Government spokesman Nasser Al-Manaa also revealed potential changes to the way the committee would be selected, although a final decision has yet to be made.
Under Libya’s Constitutional Declaration of 3 August 2011, the committee was allowed just 60 days to produce a draft constitution for ratification, first by the National Conference and then in a public referendum. That period has now been extended to 120 days.
The Constitutional Declaration also envisaged the committee being directly appointed by the National Conference, although it was not stipulated exactly how this appointment would take place. It was, however, understood that the committee would be 60 members strong, with 20 members being appointed from each of Libya’s three regions, Tripolitania, Cyrenaica and Fezzan.

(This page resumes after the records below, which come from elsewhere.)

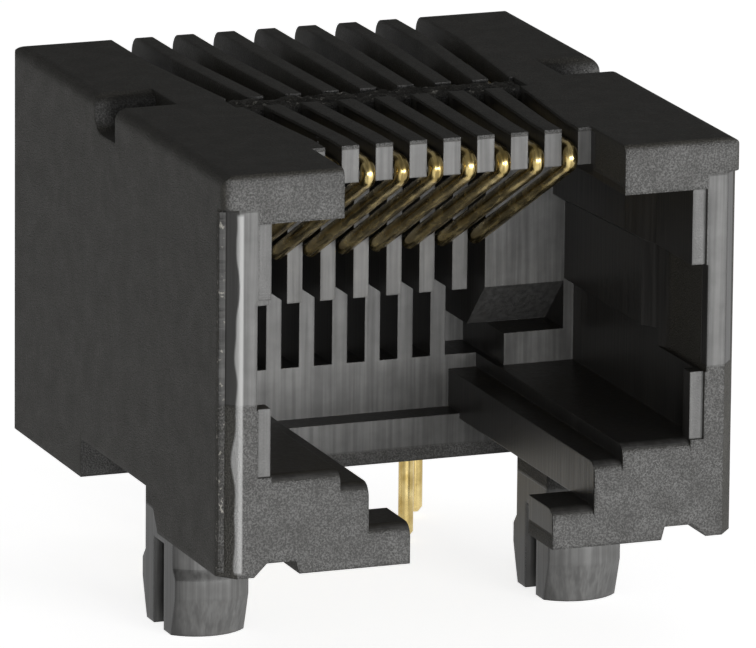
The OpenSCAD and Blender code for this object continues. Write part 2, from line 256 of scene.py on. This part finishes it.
def floor_material():
    """Pale floor with the part's shadow, lifted to white only for the lens and for gloss."""
    mat, nt, bsdf = new_material("floor_white")
    pos = node(nt, "ShaderNodeTexCoord").outputs["Object"]
    cloud = noise(nt, pos, 20.0, 2.0, 0.5)
    pale = blend_colour(nt, cloud, (0.86, 0.86, 0.86), (0.88, 0.88, 0.88))
    nt.links.new(pale, bsdf.inputs["Base Color"])
    bsdf.inputs["Roughness"].default_value = 0.8
    bsdf.inputs["Specular IOR Level"].default_value = 0.1
    path = node(nt, "ShaderNodeLightPath")
    seen = maths(nt, "MAXIMUM", path.outputs["Is Camera Ray"], path.outputs["Is Glossy Ray"])
    seen = maths(nt, "MAXIMUM", seen, path.outputs["Is Transmission Ray"])
    bsdf.inputs["Emission Color"].default_value = (1, 1, 1, 1)
    nt.links.new(maths(nt, "MULTIPLY", seen, 0.80), bsdf.inputs["Emission Strength"])
    return mat


plastic = plastic_material("housing_plastic")
gold = gold_material()
for name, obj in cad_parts.items():
    mat = plastic if name == "housing" else gold
    if not obj.material_slots:
        obj.data.materials.append(mat)
    for slot in obj.material_slots:
        slot.material = mat


# ---------------------------------------------------------------- staking and moulding marks
def piece(name, verts, faces, mat, smooth=False):
    """Verts in mm, measured from the port face, the board plane and the middle."""
    mesh = bpy.data.meshes.new(name)
    mesh.from_pydata([(vx * MM, (vy + FRONT_Y) * MM, vz * MM) for vx, vy, vz in verts], [], faces)
    if smooth:
        mesh.shade_smooth()
    obj = bpy.data.objects.new(name, mesh)
    scene.collection.objects.link(obj)
    mesh.materials.append(mat)
    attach(obj, "root")
    return obj


def grid_faces(rows, cols):
    return [(r * cols + c, r * cols + c + 1, (r + 1) * cols + c + 1, (r + 1) * cols + c)
            for r in range(rows - 1) for c in range(cols - 1)]


def staked_bar():
    """Plastic pushed up in rough lumps on both sides of the line left by the staking tool."""
    rows, cols = 36, 230
    half_x, half_y = 4.44, 0.56
    verts = []
    for r in range(rows):
        for c in range(cols):
            vx = -half_x + 2 * half_x * c / (cols - 1)
            vy = BAR_Y - half_y + 2 * half_y * r / (rows - 1)
            lump = field.fractal(Vector((vx * 2.6, vy * 3.4, 1.7)), 0.8, 2.0, 4)
            grit = field.noise(Vector((vx * 14.0, vy * 14.0, 5.0)))
            lift = 0.055 + 0.10 * lump + 0.03 * grit
            wander = 0.05 * field.noise(Vector((vx * 1.6, 0.0, 9.0)))
            gap = abs(vy - (SEAM_Y - SEAM_SLOPE * vx + wander))
            lift *= min(1.0, gap / 0.09)
            edge = min(1.0, (half_y - abs(vy - BAR_Y)) / 0.08, (half_x - abs(vx)) / 0.1)
            lift = max(0.0, min(0.155, 0.022 + lift)) * max(0.0, edge)
            verts.append((vx, vy, BAR_TOP - 0.02 + lift))
    return piece("staked_bar", verts, grid_faces(rows, cols), staked, smooth=True)


def edge_flash():
    """Thin burr down the outer edge of the left front chamfer."""
    rows = 420
    z0, z1 = 0.15, 10.45
    across = ((0.62, 0.0), (0.50, 0.06), (0.42, 0.07), (0.30, 0.0))  # place and height, mm
    verts = []
    for r in range(rows):
        vz = z0 + (z1 - z0) * r / (rows - 1)
        wide = 0.5 + 0.5 * field.noise(Vector((0.0, 0.0, vz * 2.1)))
        ragged = field.noise(Vector((3.0, 0.0, vz * 11.0)))
        for vy, height in across:
            rise = height * max(0.15, min(1.0, wide + 0.6 * ragged))
            out = -SIDE_X + 0.005 + max(0.0, CHAMFER - vy)
            vy_now = vy - rise * 0.7
            vx_now = max(-SIDE_X + 0.002, out - rise * 0.7 + 0.004)
            verts.append((vx_now, vy_now, vz))
    return piece("edge_flash", verts, grid_faces(rows, len(across)), flashed)


def chips():
    """Loose-edged flecks of pale plastic where the housing was staked and trimmed."""
    rng = random.Random(11)
    places = [(-1.6, 9.7, 11.40, 0.06), (-2.2, 9.6, 11.41, 0.05), (-0.9, 9.75, 11.40, 0.06),
              (0.4, 9.6, 11.41, 0.05), (-3.96, 2.72, 11.36, 0.15), (-3.66, 3.6, 11.42, 0.07),
              (-3.45, 4.2, 11.42, 0.05),
              (-2.46, 9.01, 11.40, 0.08), (-1.88, 8.95, 11.41, 0.09), (-1.2, 9.1, 11.41, 0.08),
              (-0.98, 9.2, 11.41, 0.07), (-0.47, 8.88, 11.41, 0.08), (-0.11, 9.03, 11.41, 0.07),
              (0.75, 8.9, 11.41, 0.06), (1.3, 9.1, 11.42, 0.05), (2.4, 8.95, 11.42, 0.06),
              (3.75, 8.95, 11.41, 0.08), (0.7, 8.0, 11.42, 0.06), (-4.1, 8.3, 11.40, 0.06),
              (-3.3, 8.85, 11.41, 0.05), (-2.9, 8.2, 11.41, 0.05), (1.9, 8.2, 11.42, 0.05)]
    ring = 7
    verts, faces = [], []
    for px, py, pz, r in places:
        base = len(verts)
        for k in range(ring):
            a = 2 * math.pi * k / ring
            q = r * rng.uniform(0.6, 1.25)
            verts.append((px + q * math.cos(a), py + q * math.sin(a), pz - 0.35 * r))
        verts.append((px + r * rng.uniform(-0.3, 0.3), py + r * rng.uniform(-0.3, 0.3),
                      min(ROOF_Z - 0.005, pz + 0.55 * r)))
        verts.append((px, py, pz - 0.7 * r))
        for k in range(ring):
            faces.append((base + k, base + (k + 1) % ring, base + ring))
            faces.append((base + (k + 1) % ring, base + k, base + ring + 1))
    return piece("plastic_flecks", verts, faces, flashed)


staked = plastic_material("staked_plastic", chipped=0.75, crease_shade_y=FRONT_Y + SEAM_Y)
flashed = plastic_material("flashed_plastic", chipped=1.0)
staked_bar()
edge_flash()
chips()

# ---------------------------------------------------------------- camera
AZ, EL, ROLL = math.radians(-21.041), math.radians(14.081), math.radians(0.537)
FOCAL_PX, DIST = 10552.0, 294.8 * MM
WIDTH_PX, HEIGHT_PX = 756.0, 648.0
AXIS_PX, AIM_PX = (378.23, 320.39), (483.56, 384.27)
TARGET = Vector((0.0, FRONT_Y * MM, 5.0 * MM))
back = Vector((math.sin(AZ) * math.cos(EL), -math.cos(AZ) * math.cos(EL), math.sin(EL)))
right = (-back).cross(Vector((0, 0, 1))).normalized()
up = right.cross(-back)
cam_x = right * math.cos(ROLL) + up * math.sin(ROLL)
cam_y = up * math.cos(ROLL) - right * math.sin(ROLL)
off_x = (AIM_PX[0] - AXIS_PX[0]) / FOCAL_PX * DIST
off_y = (AIM_PX[1] - AXIS_PX[1]) / FOCAL_PX * DIST
cam = bpy.data.objects.new("camera", bpy.data.cameras.new("camera"))
scene.collection.objects.link(cam)
cam.matrix_world = Matrix((
    (cam_x.x, cam_y.x, back.x, 0), (cam_x.y, cam_y.y, back.y, 0),
    (cam_x.z, cam_y.z, back.z, 0), (0, 0, 0, 1)))
cam.location = TARGET + back * DIST - cam_x * off_x + cam_y * off_y
cam.data.sensor_fit = "HORIZONTAL"
cam.data.sensor_width = 36.0
cam.data.lens = FOCAL_PX / WIDTH_PX * cam.data.sensor_width
cam.data.shift_x = (WIDTH_PX / 2 - AXIS_PX[0]) / WIDTH_PX
cam.data.shift_y = (AXIS_PX[1] - HEIGHT_PX / 2) / WIDTH_PX
cam.data.clip_start = 0.001
scene.camera = cam


# ---------------------------------------------------------------- floor and light
def plane(name, size, z):
    mesh = bpy.data.meshes.new(name)
    h = size / 2
    mesh.from_pydata([(-h, -h, z), (h, -h, z), (h, h, z), (-h, h, z)], [], [(0, 1, 2, 3)])
    obj = bpy.data.objects.new(name, mesh)
    scene.collection.objects.link(obj)
    return obj


floor = plane("floor", 3.0, cad_box[0][2])
floor.data.materials.append(floor_material())
floor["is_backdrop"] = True


def softbox(name, azimuth, elevation, dist, width, height, power):
    a, e = math.radians(azimuth), math.radians(elevation)
    data = bpy.data.lights.new(name, "AREA")
    data.shape = "RECTANGLE"
    data.size, data.size_y = width, height
    data.energy = power
    obj = bpy.data.objects.new(name, data)
    scene.collection.objects.link(obj)
    way = Vector((math.sin(a) * math.cos(e), -math.cos(a) * math.cos(e), math.sin(e)))
    obj.location = Vector((0, 0, 5 * MM)) + way * dist
    obj.rotation_euler = (-way).to_track_quat("-Z", "Y").to_euler()
    return obj


softbox("front_softbox", 20, 2.2, 0.30, 0.19, 0.028, 0.88)
softbox("left_softbox", -14, 2.2, 0.30, 0.06, 0.028, 0.32)

world = bpy.data.worlds.new("world")
scene.world = world
world.use_nodes = True
wnt = world.node_tree
wnt.nodes.clear()
wout = wnt.nodes.new("ShaderNodeOutputWorld")
sky = wnt.nodes.new("ShaderNodeBackground")
sky.inputs[0].default_value = (1, 1, 1, 1)
path = wnt.nodes.new("ShaderNodeLightPath")
wnt.links.new(blend_value(wnt, path.outputs["Is Camera Ray"], 0.22, 1.0), sky.inputs[1])
wnt.links.new(sky.outputs[0], wout.inputs[0])
scene.view_settings.view_transform = "Standard"

lo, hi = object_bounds()
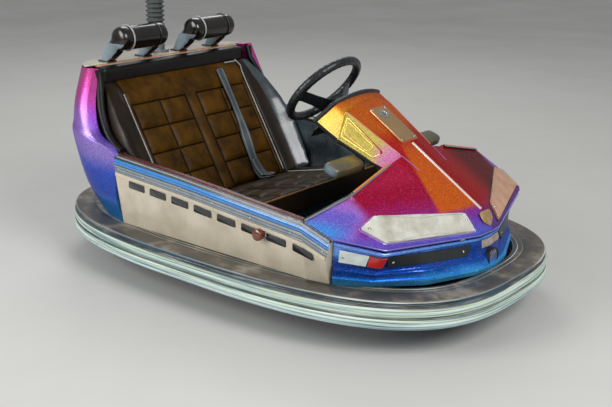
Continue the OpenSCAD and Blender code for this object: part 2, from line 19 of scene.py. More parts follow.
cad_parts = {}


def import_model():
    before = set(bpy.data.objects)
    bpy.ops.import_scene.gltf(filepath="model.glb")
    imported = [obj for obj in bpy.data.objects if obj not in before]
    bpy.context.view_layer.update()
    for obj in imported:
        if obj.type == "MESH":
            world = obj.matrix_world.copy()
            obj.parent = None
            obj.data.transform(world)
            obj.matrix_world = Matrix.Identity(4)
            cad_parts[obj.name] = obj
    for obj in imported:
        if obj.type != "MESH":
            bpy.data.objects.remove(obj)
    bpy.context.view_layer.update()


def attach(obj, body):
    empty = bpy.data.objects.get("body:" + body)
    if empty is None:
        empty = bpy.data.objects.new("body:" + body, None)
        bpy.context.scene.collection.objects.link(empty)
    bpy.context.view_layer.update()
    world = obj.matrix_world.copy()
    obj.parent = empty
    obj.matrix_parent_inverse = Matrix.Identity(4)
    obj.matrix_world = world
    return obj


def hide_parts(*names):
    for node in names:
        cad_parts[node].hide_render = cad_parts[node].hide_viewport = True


Point = Sequence[float]
Flat = tuple[float, float]
Socket = bpy.types.NodeSocket
Tree = bpy.types.NodeTree
Material = bpy.types.Material
Piece = bpy.types.Object
MM = 0.001
SIDES = (-1, 1)
HANDS = ((-1, "right"), (1, "left"))
LOG = logging.getLogger("bumper_car")

# Sizes that several sub-assemblies share
SKIRT = 212.5
SILL_Y = 530.0
WHEEL_CENTRE = (134.0, 0.0, 748.0)
COLUMN_TILT = 49.0


class Body(Enum):
    """The bodies that pieces ride on."""

    CAR = "car"
    STEERING = "steering"
    FRONT_WHEEL = "front_wheel"
    REAR_RIGHT = "rear_wheel_r"
    REAR_LEFT = "rear_wheel_l"


class Grain(Enum):
    """How the skin of a surface was made."""

    MOULDED = "moulded"
    PEBBLED = "pebbled"
    BRUSHED = "brushed"
    WOVEN = "woven"
    CAST = "cast"
    WRAPPED = "wrapped"


# Finishes


def linear(hex_colour: str) -> tuple[float, float, float, float]:
    """Turns an sRGB hex colour to linear red, green, blue and alpha.

    Args:
        hex_colour: Six hex digits, such as "c8551a".

    Returns:
        The linear colour with an alpha of 1.
    """
    parts = [int(hex_colour[i : i + 2], 16) / 255 for i in (0, 2, 4)]
    r, g, b = (c / 12.92 if c <= 0.04045 else ((c + 0.055) / 1.055) ** 2.4 for c in parts)
    return (r, g, b, 1.0)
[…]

Now, it is intended that the committee will be selected either by bloc votes within the National Conference, with members voting only for committee delegates from their three respective regions, or else directly by the Libyan people in regional elections.
Considerable concern exists about the logistics of organising another nationwide election so soon after 7 July, particularly if it were to take place during Ramadan. On the other hand, further delays to finalising such an important document may extend the period of uncertainty currently inhibiting investment and economic growth in Libya.
Given the complexity of constitution writing, there are also concerns about how the public would select appropriate candidates at relatively short notice, as well as the question of whether those most experienced in constitutional issues would themselves stand for election.